[Entries with model source code]
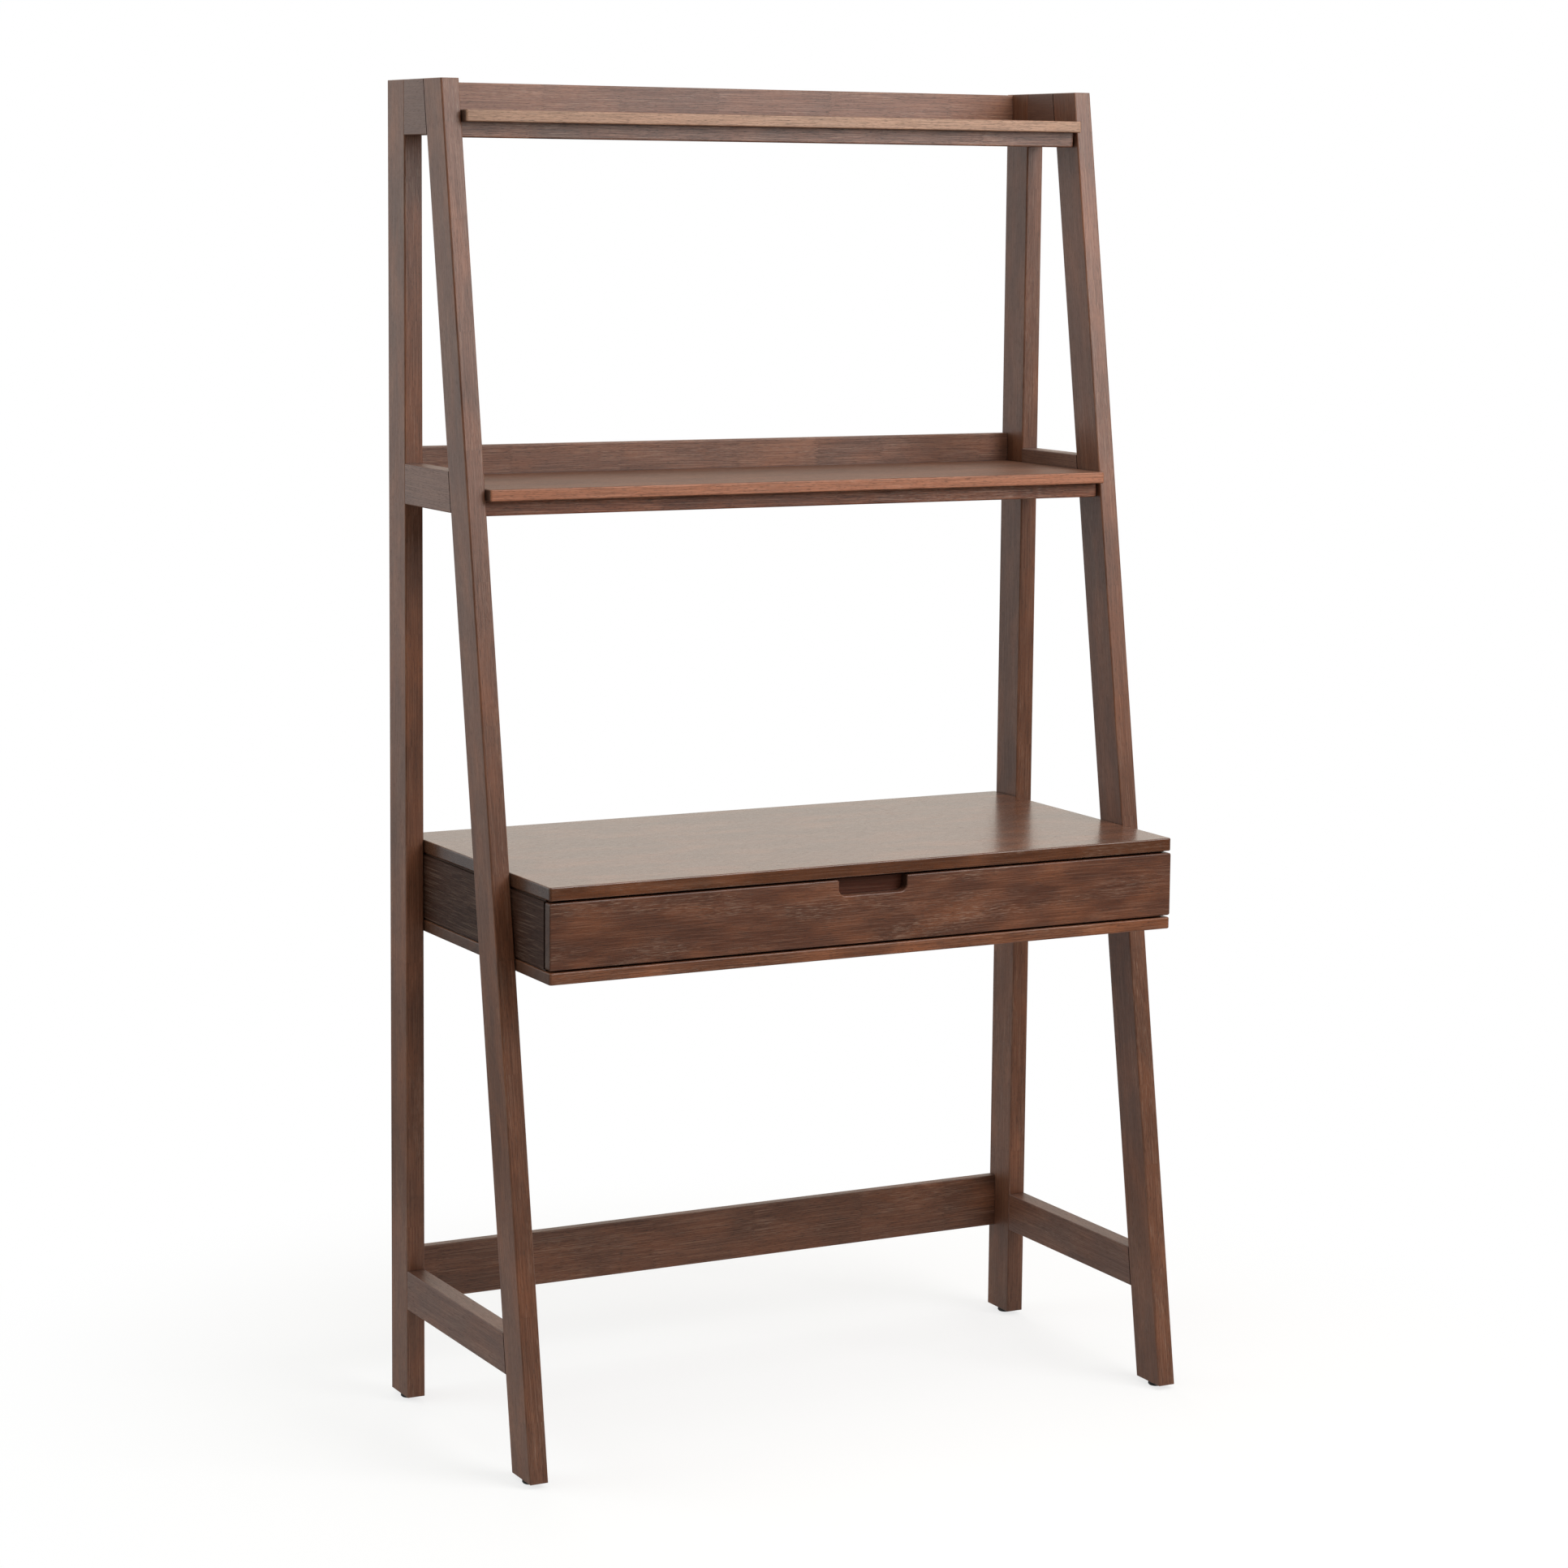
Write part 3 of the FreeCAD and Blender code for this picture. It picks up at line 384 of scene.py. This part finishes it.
def zinc_plate(name, length, width, roughness):
    """Zinc plating whose marks are length along Y and width across it, in millimetres."""
    mark_depth = 0.0001
    stain_size = 0.02
    material, tree, shader = start_material(name)
    shader.inputs["Metallic"].default_value = 1.0
    texture = add_node(tree, "ShaderNodeTexCoord")
    marks = add_node(tree, "ShaderNodeVectorMath", {
        0: texture.outputs["Object"], 1: (1000 / width, 1000 / length, 1000 / width)},
        operation="MULTIPLY")
    marks = add_node(tree, "ShaderNodeTexNoise", {"Vector": marks, "Scale": 1.0, "Detail": 2.0})
    stains = add_node(tree, "ShaderNodeTexNoise", {
        "Vector": texture.outputs["Object"], "Scale": 1 / stain_size, "Detail": 2.0})
    stains = add_node(tree, "ShaderNodeMapRange", {0: stains, 1: 0.4, 2: 0.65})
    tone = add_node(tree, "ShaderNodeMix", {0: stains, 6: zinc_grey, 7: zinc_shade},
                    data_type="RGBA")
    tree.links.new(tone.outputs[2], shader.inputs["Base Color"])
    dull = add_node(tree, "ShaderNodeMapRange", {
        0: marks, 1: 0.3, 2: 0.7, 3: roughness, 4: roughness + 0.2})
    tree.links.new(dull.outputs[0], shader.inputs["Roughness"])
    bump = add_node(tree, "ShaderNodeBump", {
        "Height": marks, "Strength": 0.3, "Distance": mark_depth})
    tree.links.new(bump.outputs["Normal"], shader.inputs["Normal"])
    return material


rolled = zinc_plate("rolled steel, bright zinc", length=60.0, width=0.6, roughness=0.22)
for side in ("left", "right"):
    for node in ("slide_outer", "slide_middle", "slide_inner", "outer_cage", "inner_cage"):
        finish_node(f"{side}_{node}", rolled)


# ---- screws ----
# Pan-head screws with a cross recess, of steel cold-headed from wire, with rolled threads, plated
# with bright zinc. Short ones hold the slides, and long ones hold the drawer front to its box.

head_radius = 0.0035
head_height = 0.0014
core_radius = 0.0013
thread_radius = 0.00175
thread_pitch = 0.0014
headed = zinc_plate("headed steel, bright zinc", length=1.0, width=1.0, roughness=0.28)


def pick_faces(test):
    """In edit mode, selects the faces whose normal passes a test."""
    shape = bmesh.from_edit_mesh(bpy.context.object.data)
    bpy.ops.mesh.select_mode(type="FACE")
    for face in shape.faces:
        face.select_set(test(face.normal))
    shape.select_flush_mode()
    bmesh.update_edit_mesh(bpy.context.object.data)


def pan_screw(length):
    """A screw that points down, with the underside of its head at the origin."""
    head_rounding = 0.6 * head_height
    point_length = 1.5 * core_radius
    point_width = 0.1
    bpy.ops.object.select_all(action="DESELECT")
    bpy.ops.mesh.primitive_cylinder_add(vertices=32, radius=head_radius, depth=head_height,
                                        location=(0.0, 0.0, head_height / 2))
    screw = bpy.context.object
    bpy.ops.object.transform_apply(location=True, rotation=True, scale=True)

    # The rim of the head is rounded, and the shank is drawn out of its underside to a point.
    bpy.ops.object.mode_set(mode="EDIT")
    pick_faces(lambda normal: normal.z > 0.9)
    bpy.ops.mesh.bevel(offset=head_rounding, segments=4, affect="EDGES")
    pick_faces(lambda normal: normal.z < -0.9)
    bpy.ops.mesh.inset(thickness=head_radius - core_radius)
    bpy.ops.mesh.extrude_region_move(
        TRANSFORM_OT_translate={"value": (0.0, 0.0, point_length - length)})
    bpy.ops.mesh.extrude_region_move(
        TRANSFORM_OT_translate={"value": (0.0, 0.0, -point_length)})
    bpy.ops.transform.resize(value=(point_width, point_width, 1.0))
    bpy.ops.object.mode_set(mode="OBJECT")

    # Two crossed bars, narrower at the bottom, cut the recess.
    recess_length = 1.2 * head_radius
    recess_width = 0.26 * head_radius
    recess_depth = 0.75 * head_height
    recess_taper = 0.6
    for turn in (0.0, 90.0):
        bpy.ops.object.select_all(action="DESELECT")
        bpy.ops.mesh.primitive_cube_add(size=1.0, location=(0.0, 0.0, head_height))
        bar = bpy.context.object
        bar.scale = (recess_length, recess_width, 2 * recess_depth)
        bar.rotation_euler = (0.0, 0.0, math.radians(turn))
        bpy.ops.object.transform_apply(location=True, rotation=True, scale=True)
        bpy.ops.object.mode_set(mode="EDIT")
        pick_faces(lambda normal: normal.z < -0.9)
        bpy.ops.transform.resize(value=(recess_taper, recess_taper, 1.0))
        bpy.ops.object.mode_set(mode="OBJECT")
        cut = screw.modifiers.new("recess", "BOOLEAN")
        cut.operation = "DIFFERENCE"
        cut.solver = "EXACT"
        cut.object = bar
        bpy.context.view_layer.objects.active = screw
        bpy.ops.object.modifier_apply(modifier=cut.name)
        bpy.data.objects.remove(bar)

    # The thread is a ridge that winds down the shank, from just below the head to above the
    # point. Its section is a triangle, squashed along the screw.
    thread_start = 1.5 * thread_pitch
    ridge_squash = 0.8
    bare_turns = 5
    turn_steps = 20
    bpy.ops.object.select_all(action="DESELECT")
    bpy.ops.mesh.primitive_circle_add(
        vertices=3, radius=thread_radius - core_radius, fill_type="NGON",
        location=(core_radius, 0.0, -thread_start), rotation=(math.radians(90), 0.0, 0.0))
    thread = bpy.context.object
    thread.scale = (1.0, ridge_squash, 1.0)
    bpy.ops.object.transform_apply(location=True, rotation=True, scale=True)
    wind = thread.modifiers.new("wind", "SCREW")
    wind.axis = "Z"
    wind.angle = -2 * math.pi
    wind.screw_offset = -thread_pitch
    wind.iterations = int((length - bare_turns * thread_pitch) / thread_pitch)
    wind.steps = wind.render_steps = turn_steps
    bpy.ops.object.modifier_apply(modifier=wind.name)
    bpy.ops.object.mode_set(mode="EDIT")
    bpy.ops.mesh.select_all(action="SELECT")
    bpy.ops.mesh.fill_holes(sides=3)
    bpy.ops.object.mode_set(mode="OBJECT")
    screw.select_set(True)
    bpy.context.view_layer.objects.active = screw
    bpy.ops.object.join()
    bpy.ops.object.mode_set(mode="EDIT")
    bpy.ops.mesh.select_all(action="SELECT")
    bpy.ops.mesh.normals_make_consistent(inside=False)
    bpy.ops.object.mode_set(mode="OBJECT")
    bpy.ops.object.shade_smooth_by_angle(angle=math.radians(35))
    screw.data.materials.clear()
    screw.data.materials.append(headed)
    return screw


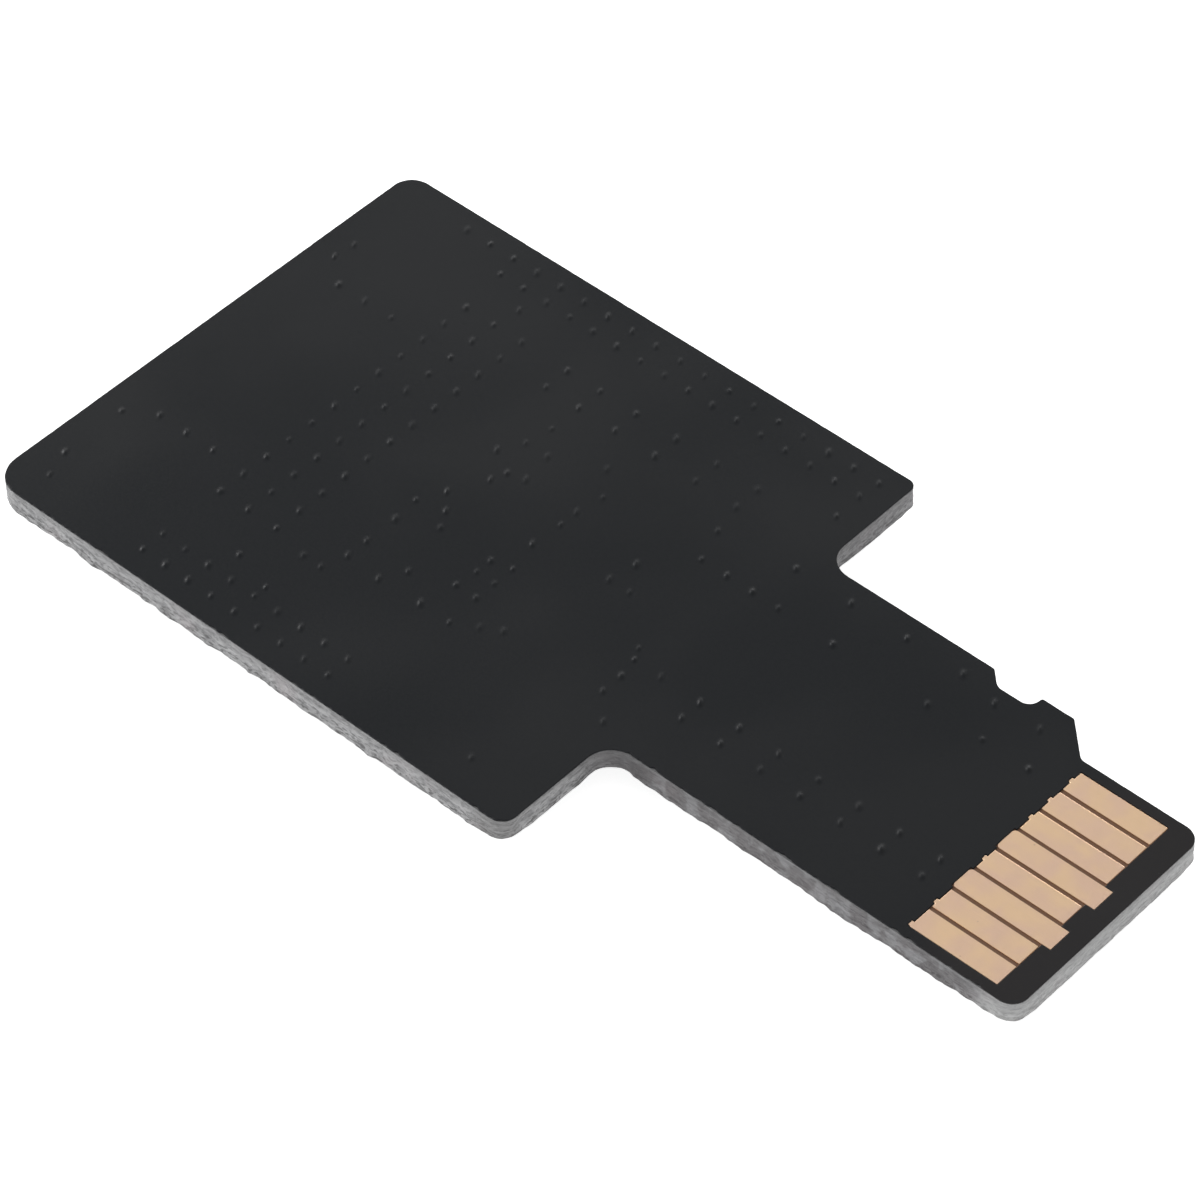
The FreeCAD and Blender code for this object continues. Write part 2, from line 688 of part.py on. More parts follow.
def box(name, low, extent):
    """A box whose low corner and extent are formulas of cell names."""
    item = doc.addObject("Part::Box", name)
    for side, formula in zip(("Length", "Width", "Height"), extent):
        item.setExpression(side, cell(formula))
    for axis, formula in zip("xyz", low):
        item.setExpression("Placement.Base." + axis, cell(formula))
    return item


def bevelled_box(name, low, extent, bevel):
    """A box with its four long edges broken, as tumbled ceramic has them."""
    item = box(name + "_block", low, extent)
    doc.recompute()
    broken = doc.addObject("Part::Chamfer", name)
    broken.Base = item
    long_edges = [
        i + 1 for i, edge in enumerate(item.Shape.Edges)
        if abs(edge.Length - item.Length.Value) < TOUCH and edge.BoundBox.YLength < TOUCH
    ]
    broken.Edges = [(i, bevel, bevel) for i in long_edges]
    return broken


def cut(name, base, tool):
    item = doc.addObject("Part::Cut", name)
    item.Base = base
    item.Tool = tool
    return item


def chip(name, kind, key):
    """A chip part, lying with its top down: the ceramic body, and plated ends that wrap it."""
    whole_low = (
        key + "x - " + kind + "_length / 2",
        key + "y - " + kind + "_width / 2",
        "socket_height - " + kind + "_height",
    )
    whole = (kind + "_length", kind + "_width", kind + "_height")
    core_low = [formula + " + end_plating" for formula in whole_low]
    core = [formula + " - 2 * end_plating" for formula in whole]
    if kind == "resistor":
        outer = box(name + "_outer", whole_low, whole)
        body = box(name, core_low, core)
    else:
        bevel = size("cap_edge_bevel")
        outer = bevelled_box(name + "_outer", whole_low, whole, bevel)
        body = bevelled_box(name, core_low, core, bevel - size("end_plating"))
    band = END_BANDS[kind]
    waist_low = (
        whole_low[0] + " + " + band, whole_low[1] + " - end_plating", whole_low[2] + " - end_plating")
    waist = (whole[0] + " - 2 * " + band, whole[1] + " + 2 * end_plating", whole[2] + " + 2 * end_plating")
    shell = cut(name + "_shell", outer, body)
    ends = cut(name + "_ends", shell, box(name + "_waist", waist_low, waist))
    keep(name, body)
    keep(name + "_ends", ends)


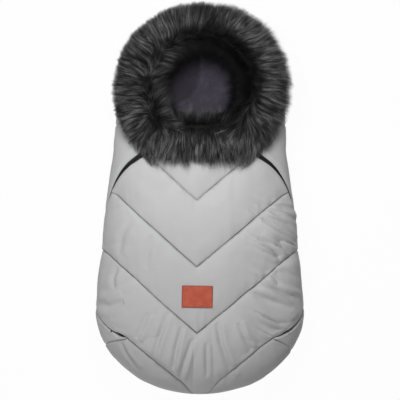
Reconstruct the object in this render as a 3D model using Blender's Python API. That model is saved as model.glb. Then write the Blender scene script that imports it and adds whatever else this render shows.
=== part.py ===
# Padded footmuff with a fur-trimmed hood, for a pushchair or pram.
# It lies on its back with its head towards +Y and its front up. Metres.

import math

import bpy
import bmesh
from mathutils import Matrix, Vector
from mathutils.geometry import delaunay_2d_cdt

# Overall shape of the bag, seen from the front
HALF_LENGTH = 0.461
TOE_Y = -HALF_LENGTH
WIDEST_Y = -0.2609
WIDEST_HALF = 0.2467
SHOULDER_Y = 0.1186
SHOULDER_HALF = 0.2052
HOOD_Y = 0.1767
HEAD_Y = 0.250
HEAD_HALF = 0.198
HEAD_REACH = 0.190
TAPER_POWER_SHARE = 1.4

# Height of the bag, seen from the side
SIDE_HEIGHT = 0.050
CHEST_HEIGHT = 0.118
LEG_HEIGHT = 0.131
LEG_Y = -0.150
TOE_NOSE = 0.150
TOE_FLUSH = 0.030
HEAD_NOSE = 0.085
FULLNESS_SHARE = 0.8
CORNER_SHARE = 0.27
CORNER_ANGLE = math.radians(150)
QUARTER = math.radians(90)
HALF_TURN = math.radians(180)
FULL_TURN = math.radians(360)

# Layers of cloth, as depths under the outer face
GAP = 0.0003
SHELL_THICK = 0.0012
WADDING_THICK = 0.010
LINING_THICK = 0.0012
WADDING_TOP = SHELL_THICK + GAP
WADDING_BOTTOM = WADDING_TOP + WADDING_THICK
LINING_TOP = WADDING_BOTTOM + GAP
LINING_BOTTOM = LINING_TOP + LINING_THICK
HEM_SETBACK = 0.010
SEAM_GAP = 0.0006
SEAM_GAP_ANGLE = math.radians(0.23)
TOUCHING = GAP / 1000

# Quilting of the cover, in chevrons that point to the toe
CHEVRON_APEX_Y = -0.0012
CHEVRON_PITCH = 0.1574
CHEVRON_SLOPE_SHARE = 0.82
QUILT_DEPTH = 0.008
QUILT_POWER_SHARE = 0.55
INNER_QUILT_SHARE = 0.3
QUILT_FADE = 0.020
QUILT_SIDE_START = math.radians(58)
QUILT_SIDE_END = math.radians(88)
TOE_SEAM_ROW = 3
TOE_SEAM_Y = CHEVRON_APEX_Y - TOE_SEAM_ROW * CHEVRON_PITCH
row_shares = (0.0, 0.14, 0.38, 0.62, 0.86)

# The line between the zips' lower ends, where the cover folds
FOLD_Y = -0.3285
FOLD_CLEARANCE = 0.0004

# The seam between the toe panel and the foot
TOE_PANEL_INSET = 0.004
TOE_PANEL_END = TOE_Y + TOE_PANEL_INSET
SEAM_POWER_SHARE = 1.5

# Zips
ZIP_SHOWS = 0.005
ZIP_GAP = 0.0004
TAPE_WIDTH = 0.013
TAPE_TOP = 0.0020
TAPE_BOTTOM = 0.0032
COIL_WIDTH = 0.0020
COIL_TOP = 0.0004
WADDING_SETBACK = 0.0145
SLIDER_LENGTH = 0.012
SLIDER_HEAD = 0.0090
SLIDER_TAIL = 0.0070
SLIDER_THICK = 0.0016
SLIDER_CLEARANCE = 0.0004
CROWN_WIDTH = 0.0036
CROWN_LENGTH = 0.0070
CROWN_HEIGHT = 0.0030
CROWN_WALL = 0.0009
SLIDER_Y = 0.1150
SLIDER_TRAVEL = 0.050
PULL_LENGTH = 0.022
PULL_WIDTH = 0.0065
PULL_THICK = 0.0010
PULL_EYE = 0.0046
PULL_BAR = 0.0010
STOP_LENGTH = 0.0030
STOP_THICK = 0.0012
STOP_INSET = 0.004
TOP_STOP_INSET = 0.011
ZIP_START = 0.036
SEAM_HALF_GAP = 0.0003

# Where each zip runs: shares of the way from the fold to the hood seam, and of a quarter turn round the side
zip_route_shares = (
    (0.069, 0.74),
    (0.128, 0.94),
    (0.168, 1.05),
    (0.266, 1.15),
    (0.464, 1.15),
    (0.562, 1.05),
    (0.641, 0.925),
    (0.710, 0.800),
    (0.765, 0.690),
    (0.813, 0.575),
    (0.864, 0.420),
    (0.931, 0.300),
    (1.0, 0.213),
)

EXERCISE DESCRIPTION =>
Produce only the lines from the line containing "Reconstruct the object" through the line containing "TAPER_POWER_SHARE = 1.4", inclusive of both, exactly as they stand in the entries above.

WRITTEN RESPONSE =>
Reconstruct the object in this render as a 3D model using Blender's Python API. That model is saved as model.glb. Then write the Blender scene script that imports it and adds whatever else this render shows.
=== part.py ===
# Padded footmuff with a fur-trimmed hood, for a pushchair or pram.
# It lies on its back with its head towards +Y and its front up. Metres.

import math

import bpy
import bmesh
from mathutils import Matrix, Vector
from mathutils.geometry import delaunay_2d_cdt

# Overall shape of the bag, seen from the front
HALF_LENGTH = 0.461
TOE_Y = -HALF_LENGTH
WIDEST_Y = -0.2609
WIDEST_HALF = 0.2467
SHOULDER_Y = 0.1186
SHOULDER_HALF = 0.2052
HOOD_Y = 0.1767
HEAD_Y = 0.250
HEAD_HALF = 0.198
HEAD_REACH = 0.190
TAPER_POWER_SHARE = 1.4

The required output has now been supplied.